Corrélativement à la déforestation, les pluviosités annuelles sont également en net recul (-40% depuis 20 ans) dans toutes les zones agro-écologiques du pays. Dans le sous-secteur de l’élevage, la pression exercée par les agriculteurs à la recherche de nouvelles terres de cultures, réduisent progressivement les aires de pâturages et finissent très souvent par créer des conflits entre éleveurs d’animaux et agriculteurs. Les élévations de températures, conséquences du réchauffement climatique plombent les activités ne supportant pas les hautes températures : horticulture, floriculture, aviculture, arboriculture fruitière… Le sous-secteur de l’agriculture : des résultats instables et mitigés. Les exploitations familiales agricoles concentrent la majorité de la main d’œuvre agricole (70% de la population). C’est sur leurs épaules que doit reposer la totalité de la production des principales cultures du pays: arachide, céréales, légumes. A ce jour, les résultats engrangés dans ces filières restent encore mitigés: faiblesse des rendements agronomiques, pertes post-récoltes, baisse de la qualité des récoltes. Selon plusieurs enquêtes et sondages de terrain, rares sont aujourd’hui les exploitations familiales agricoles qui parviennent à assurer leurs autosuffisances en céréales et dégager des excédents de production destinés au marché local ; sinon comment justifier ces milliers de tonnes de riz ‘blancs’ importés annuellement ? Ces maigres résultats agricoles justifient l’érosion observées des ressources financières en zone rurale, l’insécurité alimentaire, la cristallisation de la pauvreté rurale, l’exode massif des jeunes garçons et filles vers les centres urbains du pays déjà surpeuplés, la tendance à l’émigration légale ou clandestine des jeunes avec son lot de misères suite aux nombreuses pertes en vies humaines dans les océans ou sévices subies au cours de ces périlleux voyages.

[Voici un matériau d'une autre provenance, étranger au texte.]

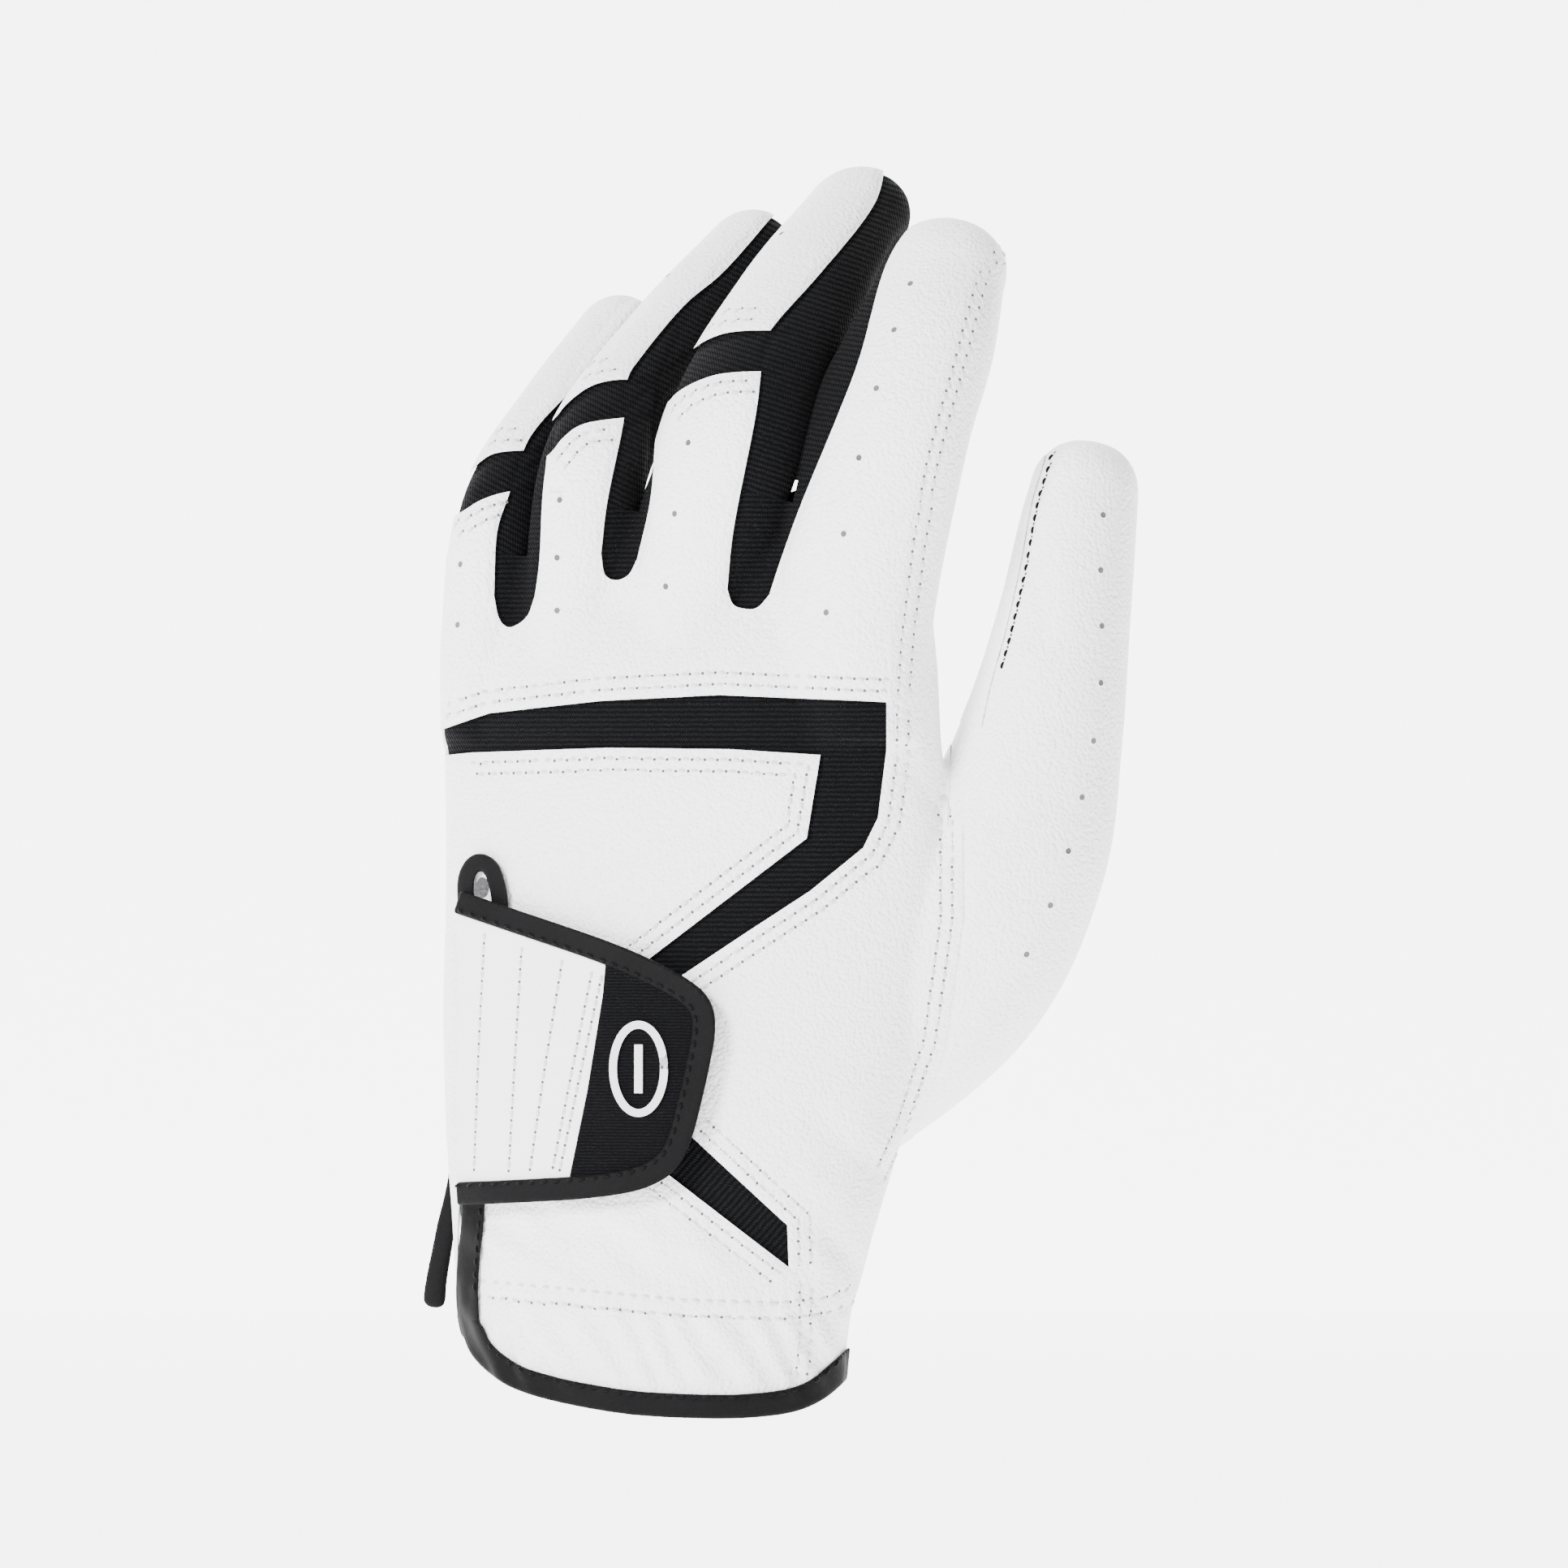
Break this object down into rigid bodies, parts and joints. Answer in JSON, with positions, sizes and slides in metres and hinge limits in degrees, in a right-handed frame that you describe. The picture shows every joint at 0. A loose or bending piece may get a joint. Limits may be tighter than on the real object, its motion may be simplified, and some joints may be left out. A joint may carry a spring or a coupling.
{
  "type": "golf glove",
  "caption": "Left-hand golf glove in white leather with black knit flex bands, finger gussets and a peel-open wrist tab.",
  "frame": {"origin": "middle of the wrist opening, at the height of the lowest point of the cuff", "axes": "+Z from the cuff to the fingertips, -Y out of the back of the hand, +X to the thumb side"},
  "size_m": [0.1357, 0.0816, 0.2374],
  "materials": {
    "white_leather": "fine grain, satin",
    "black_knit": "fine rib knit",
    "black_binding": "smooth matt tape",
    "woven_patch": "woven",
    "fastener": "hook and loop",
    "lining": "plain elastic and tape"
  },
  "bodies": {
    "hand": {"palm_panel": "white_leather", "upper_back_panel": "white_leather", "centre_back_panel": "white_leather", "wrist_back_panel": "white_leather", "ulnar_wrist_panel": "white_leather", "thumb_panel": "white_leather", "thumb_crotch_gusset": "white_leather", "flex_band": "black_knit", "lower_flex_strip": "black_knit", "pinky_ring_gusset": "black_knit", "ring_middle_gusset": "black_knit", "middle_index_gusset": "black_knit", "pinky_knuckle_band": "black_knit", "ring_knuckle_band": "black_knit", "middle_knuckle_band": "black_knit", "cuff_binding": "black_binding", "slit_binding": "black_binding", "ulnar_flap_binding": "black_binding", "loop_patch": "fastener", "wrist_elastic": "lining", "inner_label": "lining"},
    "tab": {"closure_tab": "white_leather", "tab_binding": "black_binding", "tab_label_patch": "woven_patch", "hook_patch": "fastener"},
    "pinky_end": {"pinky_tip_back": "white_leather", "pinky_tip_front": "white_leather", "pinky_radial_gusset": "black_knit"},
    "ring_end": {"ring_tip_back": "white_leather", "ring_tip_front": "white_leather", "ring_ulnar_gusset": "black_knit", "ring_radial_gusset": "black_knit"},
    "middle_end": {"middle_tip_back": "white_leather", "middle_tip_front": "white_leather", "middle_ulnar_gusset": "black_knit", "middle_radial_gusset": "black_knit"},
    "index_end": {"index_tip_back": "white_leather", "index_tip_front": "white_leather", "index_ulnar_gusset": "black_knit"},
    "thumb_end": {"thumb_tip_back": "white_leather", "thumb_tip_front": "white_leather"}
  },
  "joints": [
    {"name": "tab_peel", "type": "hinge", "parent": "hand", "child": "tab", "pos_m": [-0.037, 0.0014, 0.07], "axis": [0, -0.0581, -0.9983], "range_deg": [0, 120]},
    {"name": "pinky_flex", "type": "hinge", "parent": "hand", "child": "pinky_end", "pos_m": [-0.02315, 0.02518, 0.16771], "axis": [-0.8068, 0.5908, 0.0073], "range_deg": [0, 55]},
    {"name": "ring_flex", "type": "hinge", "parent": "hand", "child": "ring_end", "pos_m": [-0.00568, 0.01532, 0.17917], "axis": [-0.7991, 0.6004, 0.03], "range_deg": [0, 55]},
    {"name": "middle_flex", "type": "hinge", "parent": "hand", "child": "middle_end", "pos_m": [0.02214, 0.00582, 0.18418], "axis": [-0.7918, 0.6082, 0.0556], "range_deg": [0, 55]},
    {"name": "index_flex", "type": "hinge", "parent": "hand", "child": "index_end", "pos_m": [0.05529, -0.00297, 0.18276], "axis": [-0.7946, 0.6022, 0.0774], "range_deg": [0, 55]},
    {"name": "thumb_flex", "type": "hinge", "parent": "hand", "child": "thumb_end", "pos_m": [0.07936, 0.00345, 0.1384], "axis": [-0.9549, 0.2259, 0.1929], "range_deg": [0, 40]}
  ]
}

Au Sénégal une chose est certaine, au stade actuel de la baisse prononcée de fertilité des sols et de déficits pluviométriques récurrents, il n’est point permis de s’attendre à des performances agricoles correctes sauf si, l’état accepte de réorienter son accompagnement technique aux exploitations familiales agricoles vers des pratiques écologiques.
L’agroforesterie par les arbres fertilitaires : la meilleure voie pour ‘régénérer’ les terres dégradées, protéger les parcelles cultivées, soulager le reboisement
Rappel de définition d’un arbre fertilitaire (Dupriez – de Leener, 1993) : Un arbre fertilitaire est un arbre dont l’activité enrichit la couche arable d’une terre, en améliore la texture et en favorise la structuration. Pour exercer efficacement sa fonction dans les champs, il doit être convivial, c’est-à-dire qu’il ne peut entrer en concurrence forte avec les espèces cultivées pour leurs productions domestiques ou marchandes ».
Les arbres fertilitaires sont principalement issus de la famille des légumineuses et plus précisément de la sous-famille des Mimosacées. L’alternative valable aux fertilisants chimiques est sans nul doute l’arbre ‘fertilitaire’ Son intégration aux cultures agricoles, fourragères et autres végétaux cultivés, permet lui d’assurer multiples fonctions : (1) restauration durable de la fertilité des terres agricoles (sans engrais chimique) ,(2) auto-approvisionnement des ménages agroforestiers en bois domestique, fourrage et autres produits ligneux, (3) réduction de la pression anthropique sur les boisements naturels, (4) régénération naturelle des écosystèmes locaux, (5) diversification et augmentation des revenus agricoles des ménages bénéficiaires, (6) réduction de l’exode rural des jeunes issus des ménages agroforestiers, (7) recharge progressive des nappes souterraines situées dans la zone d’emprise des parcelles agroforestières, (8) réduction de la pression parasitaire sur les cultures associées aux arbres fertilitaires, (9) mise en défens des parcelles agroforestières pour leurs protections contre les animaux domestiques divagants ou sauvages (sangliers, singes etc…).